Paula Williams: Fantastic, that makes perfect sense, and once again, I know our group is really loving your book.
And anybody who’s listening to this who may want a nice introduction, we highly, highly recommend the book, and you can find that on Amazon. Unless there is someplace you’d prefer to have people go find that?
Kim Walsh-Phillips: No, that’s great. If they just want to check out a free chapter of the book, you can go to nobschapter.com.
And The No BS social media book, we’ll give you lots of bonuses and perks, but you’ll see that link inside the book itself. So Amazon is fine, or you can get a sneak peek at No BS Chapter. And, Paula, so that we make sure that the folks come through to you, to contact us.
I think, it probably would make sense if they are interested in talking to us further about product program services maybe go through you? Do it that way?
Paula Williams: Absolutely, yeah. We’ll certainly put links on the transcript of this podcast on our website. And we’ll also be sharing some information in the insider circle about how better to take advantage of some of the things that we talked about today.

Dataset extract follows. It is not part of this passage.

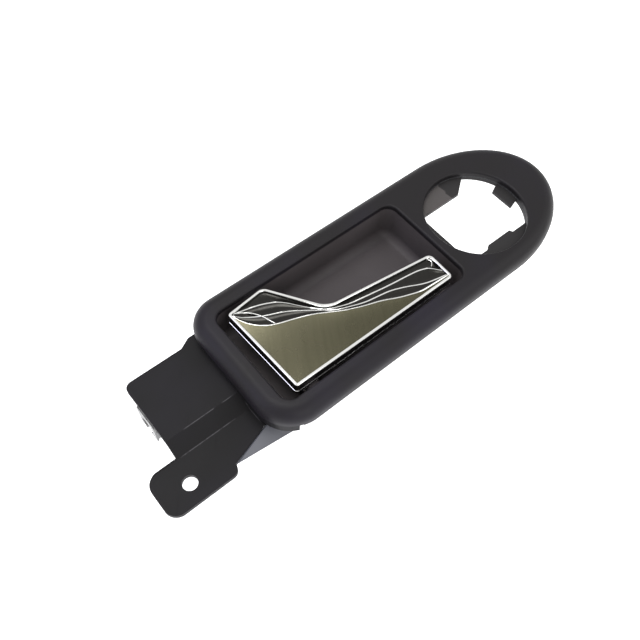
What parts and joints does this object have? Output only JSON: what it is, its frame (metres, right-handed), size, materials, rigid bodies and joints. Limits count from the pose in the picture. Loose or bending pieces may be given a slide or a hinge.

Paula Williams: Yeah, I think that would be wonderful, so you could make those introductions and connections that work for everyone.
So thank you so much for joining us. I really enjoyed the conversation, and I look forward to seeing what people do with their social media in aviation. I hope this is going to be a really evolving thing over the next couple of years. I think it’s long overdue for aviation.
Kim Walsh-Phillips: Thank you so much for having me, it’s a complete pleasure.